Il précise sa pensée sur ce point : « Si ce qui vous arrive dans la prière contredit ce qui a été révélé par Jésus-Christ, alors ce n’est pas l’œuvre de l’Esprit Saint », remarque que le Synode aurait du inscrire sur tous les moniteurs utilisés par les participants…

Ne pas confondre cette méthode avec la Révélation divine

Le P. Lusvardi dit également que « le fait que quelque chose se produise dans la prière ne signifie pas que c’est la volonté de Dieu ». D’autres commentateurs ont déjà porté cette critique, qui vise la base même utilisée par le système synodal : le sensus fidelium, entendu au sens de François.

Et la dernière remarque n’est pas la moins intéressante : le discernement communautaire ne doit pas être compris comme une caractéristique de la gouvernance de l’ordre des jésuites, qui est structuré de manière hiérarchique. Tout comme la sainte Eglise d’ailleurs.

Conclusion

Cette présentation de la « méthode synodale » nous montre bien son origine jésuite récente. Elle explique son utilisation au Synode dont le promoteur et le Supérieur est le Pape, jésuite rappelons-le, et dont le Rapporteur général, le cardinal Jean-Claude Hollerich est également jésuite.

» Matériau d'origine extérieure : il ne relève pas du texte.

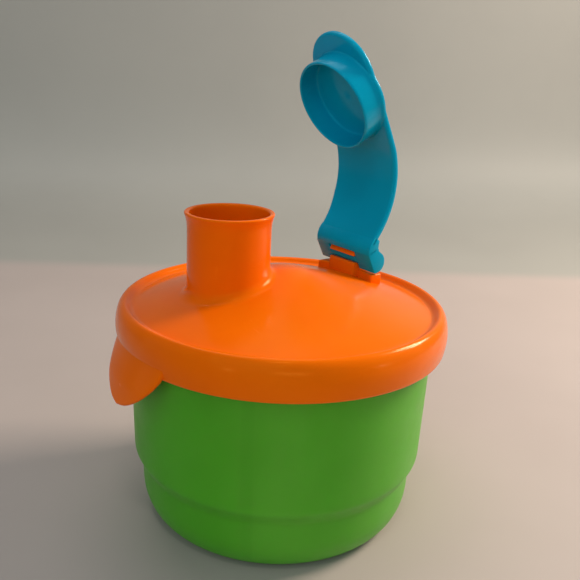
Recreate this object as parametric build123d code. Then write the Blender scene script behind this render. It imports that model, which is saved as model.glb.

Nous avons donc assisté à la mise en place d’une « discernement communautaire » typiquement jésuite, pratiqué dans la Compagnie de Jésus depuis des décennies, qui n’a d’intérêt que pour des situations très limitées, et hors de contexte dans des discussions doctrinales, mais qui a été appliqué à un Synode des évêques panaché par la présence de laïcs. Le résultat est connu.

Les commentateurs béats qui veulent étendre cette méthode à toute l’Eglise, pour toutes les situations, se rendent-ils compte de la stérilisation théologique et doctrinale qu’ils veulent mettre en place ? Tous ceux qui appellent de leurs vœux une « Eglise synodale », ont-ils compris qu’ils dissolvaient l’Eglise dans une « expérience de la foi », coupée de la Révélation ?

Une telle mise en place ne serait finalement que la dissolution de la vérité dans une fausse charité qui se pare du manteau de la miséricorde. Mais en renonçant à la Vérité du Christ, l’on renonce aussi à sa Charité et l’on devient le plus dur des hommes en écartant les âmes du Sauveur.